=== Requirements ===
Give the material again in full, matching it exactly.
------
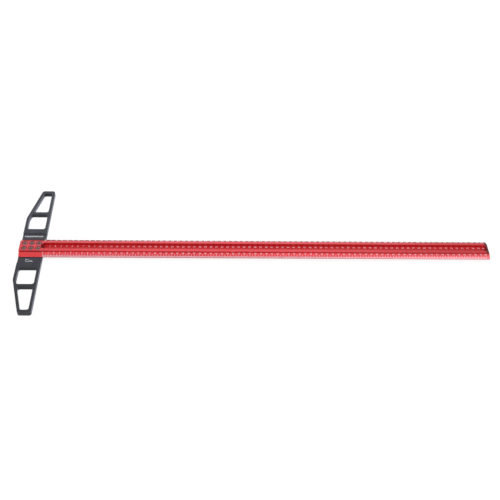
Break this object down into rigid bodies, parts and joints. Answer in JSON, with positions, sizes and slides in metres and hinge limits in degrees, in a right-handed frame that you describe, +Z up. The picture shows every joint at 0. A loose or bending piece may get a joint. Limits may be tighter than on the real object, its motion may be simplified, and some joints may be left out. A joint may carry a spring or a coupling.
{
  "type": "t-square",
  "caption": "T-square: long red metal rail with a raised grooved plateau and bevelled scale edges, screwed across a flat black open-frame head.",
  "frame": {"origin": "on the head's working face, on the rail's centre line and in the plane of the rail's underside, at the zero of the scales", "axes": "+X along the rail away from the head, +Y across the rail along the head, +Z up, away from the drawing surface"},
  "size_m": [0.8485, 0.3024, 0.014],
  "materials": {
    "rail_red": "satin red anodised, extruded and milled",
    "head_black": "matt black anodised",
    "screw_steel": "plain turned steel",
    "scale_white": "white marking ink"
  },
  "bodies": {
    "root": {"rail": "rail_red", "head": "head_black", "screw_far_1": "screw_steel", "screw_far_2": "screw_steel", "screw_far_3": "screw_steel", "screw_near_1": "screw_steel", "screw_near_2": "screw_steel", "screw_near_3": "screw_steel"}
  },
  "joints": []
}
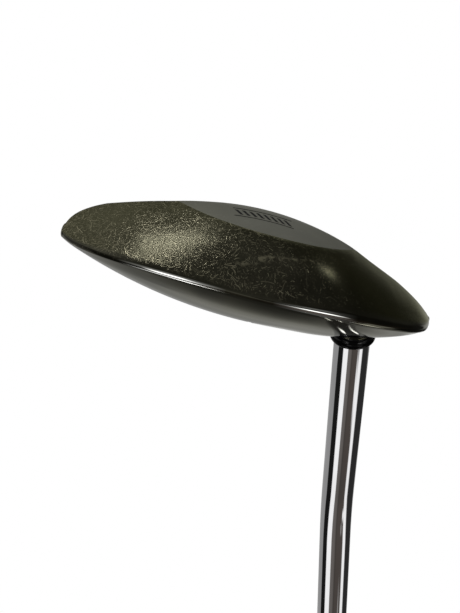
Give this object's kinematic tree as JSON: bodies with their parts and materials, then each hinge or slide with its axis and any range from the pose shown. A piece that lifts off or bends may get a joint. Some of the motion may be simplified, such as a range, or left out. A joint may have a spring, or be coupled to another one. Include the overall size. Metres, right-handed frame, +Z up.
{
  "type": "mallet putter",
  "caption": "Right-handed mallet putter with a half-moon head, a bent steel shaft, a black ferrule and a flat-sided rubber grip.",
  "frame": {"origin": "on the ground under the middle of the sole patch, with the putter standing as it is addressed to the ball", "axes": "+Z up from the ground, the striking face looks along -Y, the heel, the shaft's lean and the player are towards +X"},
  "size_m": [0.3466, 0.0496, 0.8519],
  "materials": {
    "plated_steel": "dark olive plating with a satin shine, worn and finely scratched",
    "paint": "flat white paint fill",
    "adhesive": "cured epoxy",
    "ferrule_plastic": "polished black",
    "chromed_steel": "bright chrome plating",
    "tape": "paper tape",
    "grip_rubber": "matte, finely grained"
  },
  "bodies": {
    "root": {"head_body": "plated_steel", "sight_line_paint": "paint", "hosel_adhesive": "adhesive", "ferrule": "ferrule_plastic", "shaft": "chromed_steel", "grip_tape": "tape", "grip_sleeve": "grip_rubber", "grip_cap": "grip_rubber"}
  },
  "joints": []
}
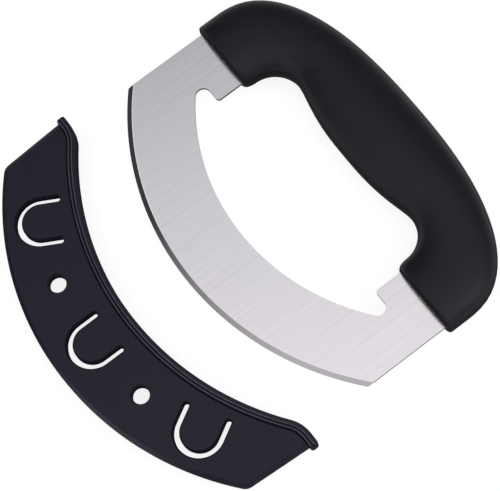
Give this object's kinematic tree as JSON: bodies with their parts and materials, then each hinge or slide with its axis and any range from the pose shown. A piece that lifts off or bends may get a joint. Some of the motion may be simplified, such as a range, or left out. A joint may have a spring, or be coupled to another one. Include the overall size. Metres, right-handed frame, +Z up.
{
  "type": "mezzaluna knife with blade cover",
  "caption": "Bow-shaped chopping knife with a closed two-legged hand grip, and a slip-on crescent cover pulled off its curved edge.",
  "frame": {"origin": "middle of the bounding box, on the surface that the knife lies on", "axes": "+X along the chord of the edge, +Y from the edge to the grip, +Z up, square to the flat of the blade"},
  "size_m": [0.1816, 0.1864, 0.024],
  "materials": {
    "blade_steel": "brushed across the blade, with a finely ground bevel",
    "core_plastic": "plain moulded",
    "grip_soft": "soft touch, very fine grain",
    "cover_plastic": "satin moulded"
  },
  "bodies": {
    "knife": {"blade": "blade_steel", "handle_core": "core_plastic", "handle_grip": "grip_soft"},
    "cover": {"blade_cover": "cover_plastic"}
  },
  "joints": [
    {"name": "cover_slide", "type": "slide", "parent": "knife", "child": "cover", "axis": [0, 1, 0], "range_m": [0, 0.062]}
  ]
}
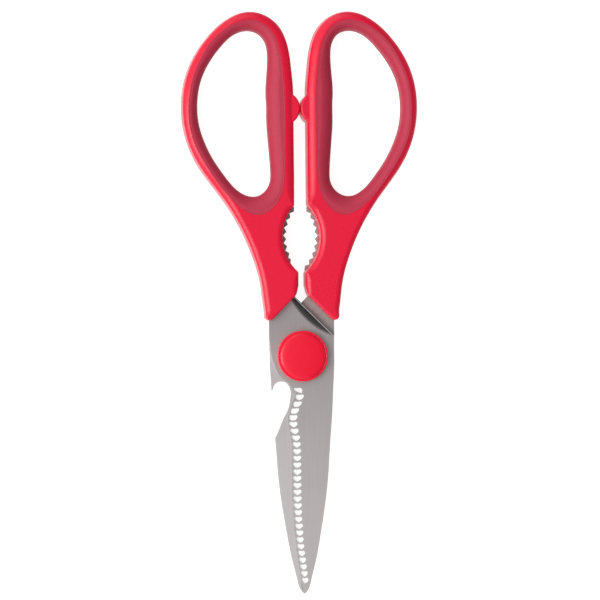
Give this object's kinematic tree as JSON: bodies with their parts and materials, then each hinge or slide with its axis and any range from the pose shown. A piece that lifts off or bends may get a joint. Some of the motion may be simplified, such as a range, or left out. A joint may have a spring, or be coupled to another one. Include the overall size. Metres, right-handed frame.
------
=== Correct output ===
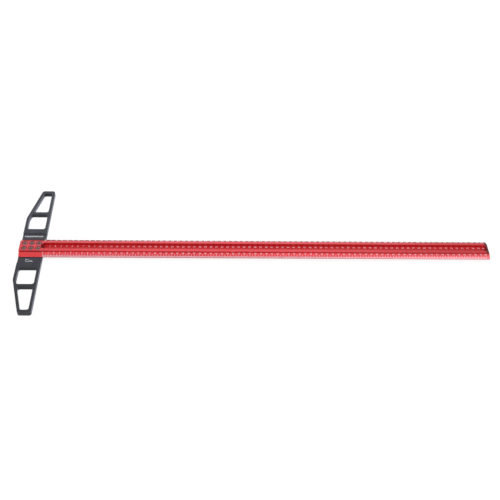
Break this object down into rigid bodies, parts and joints. Answer in JSON, with positions, sizes and slides in metres and hinge limits in degrees, in a right-handed frame that you describe, +Z up. The picture shows every joint at 0. A loose or bending piece may get a joint. Limits may be tighter than on the real object, its motion may be simplified, and some joints may be left out. A joint may carry a spring or a coupling.
{
  "type": "t-square",
  "caption": "T-square: long red metal rail with a raised grooved plateau and bevelled scale edges, screwed across a flat black open-frame head.",
  "frame": {"origin": "on the head's working face, on the rail's centre line and in the plane of the rail's underside, at the zero of the scales", "axes": "+X along the rail away from the head, +Y across the rail along the head, +Z up, away from the drawing surface"},
  "size_m": [0.8485, 0.3024, 0.014],
  "materials": {
    "rail_red": "satin red anodised, extruded and milled",
    "head_black": "matt black anodised",
    "screw_steel": "plain turned steel",
    "scale_white": "white marking ink"
  },
  "bodies": {
    "root": {"rail": "rail_red", "head": "head_black", "screw_far_1": "screw_steel", "screw_far_2": "screw_steel", "screw_far_3": "screw_steel", "screw_near_1": "screw_steel", "screw_near_2": "screw_steel", "screw_near_3": "screw_steel"}
  },
  "joints": []
}
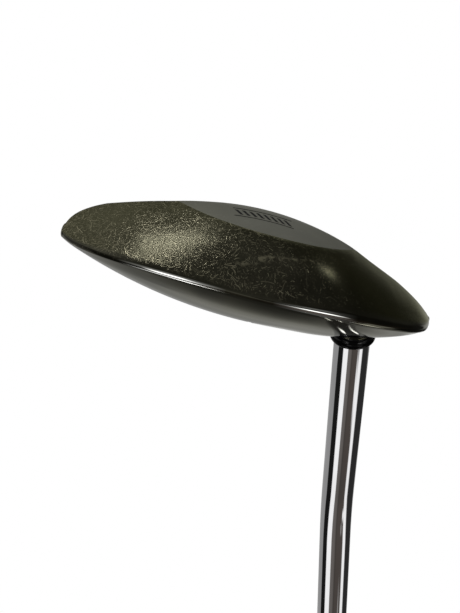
Give this object's kinematic tree as JSON: bodies with their parts and materials, then each hinge or slide with its axis and any range from the pose shown. A piece that lifts off or bends may get a joint. Some of the motion may be simplified, such as a range, or left out. A joint may have a spring, or be coupled to another one. Include the overall size. Metres, right-handed frame, +Z up.
{
  "type": "mallet putter",
  "caption": "Right-handed mallet putter with a half-moon head, a bent steel shaft, a black ferrule and a flat-sided rubber grip.",
  "frame": {"origin": "on the ground under the middle of the sole patch, with the putter standing as it is addressed to the ball", "axes": "+Z up from the ground, the striking face looks along -Y, the heel, the shaft's lean and the player are towards +X"},
  "size_m": [0.3466, 0.0496, 0.8519],
  "materials": {
    "plated_steel": "dark olive plating with a satin shine, worn and finely scratched",
    "paint": "flat white paint fill",
    "adhesive": "cured epoxy",
    "ferrule_plastic": "polished black",
    "chromed_steel": "bright chrome plating",
    "tape": "paper tape",
    "grip_rubber": "matte, finely grained"
  },
  "bodies": {
    "root": {"head_body": "plated_steel", "sight_line_paint": "paint", "hosel_adhesive": "adhesive", "ferrule": "ferrule_plastic", "shaft": "chromed_steel", "grip_tape": "tape", "grip_sleeve": "grip_rubber", "grip_cap": "grip_rubber"}
  },
  "joints": []
}
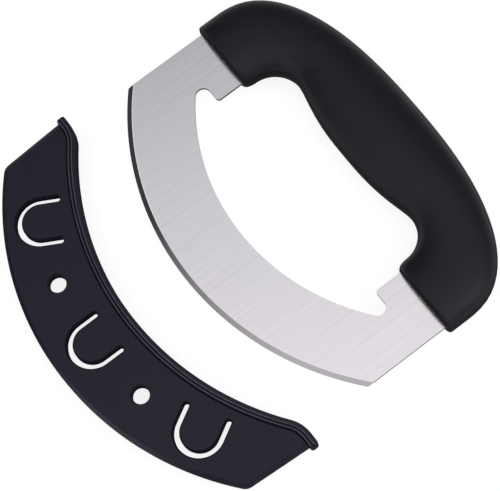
Give this object's kinematic tree as JSON: bodies with their parts and materials, then each hinge or slide with its axis and any range from the pose shown. A piece that lifts off or bends may get a joint. Some of the motion may be simplified, such as a range, or left out. A joint may have a spring, or be coupled to another one. Include the overall size. Metres, right-handed frame, +Z up.
{
  "type": "mezzaluna knife with blade cover",
  "caption": "Bow-shaped chopping knife with a closed two-legged hand grip, and a slip-on crescent cover pulled off its curved edge.",
  "frame": {"origin": "middle of the bounding box, on the surface that the knife lies on", "axes": "+X along the chord of the edge, +Y from the edge to the grip, +Z up, square to the flat of the blade"},
  "size_m": [0.1816, 0.1864, 0.024],
  "materials": {
    "blade_steel": "brushed across the blade, with a finely ground bevel",
    "core_plastic": "plain moulded",
    "grip_soft": "soft touch, very fine grain",
    "cover_plastic": "satin moulded"
  },
  "bodies": {
    "knife": {"blade": "blade_steel", "handle_core": "core_plastic", "handle_grip": "grip_soft"},
    "cover": {"blade_cover": "cover_plastic"}
  },
  "joints": [
    {"name": "cover_slide", "type": "slide", "parent": "knife", "child": "cover", "axis": [0, 1, 0], "range_m": [0, 0.062]}
  ]
}
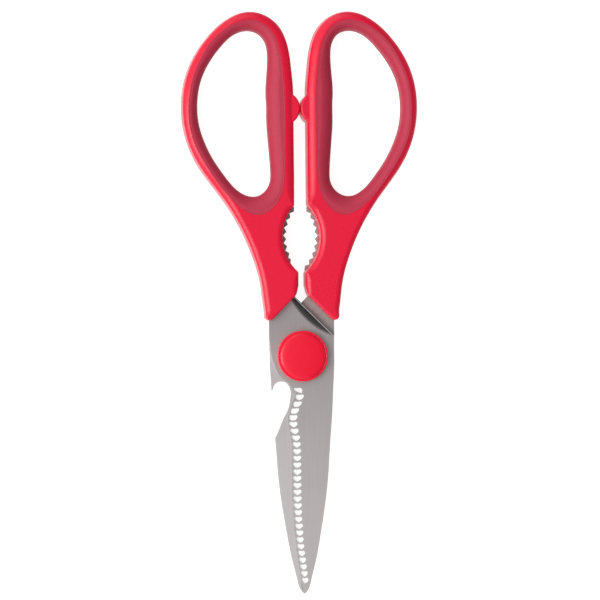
Give this object's kinematic tree as JSON: bodies with their parts and materials, then each hinge or slide with its axis and any range from the pose shown. A piece that lifts off or bends may get a joint. Some of the motion may be simplified, such as a range, or left out. A joint may have a spring, or be coupled to another one. Include the overall size. Metres, right-handed frame.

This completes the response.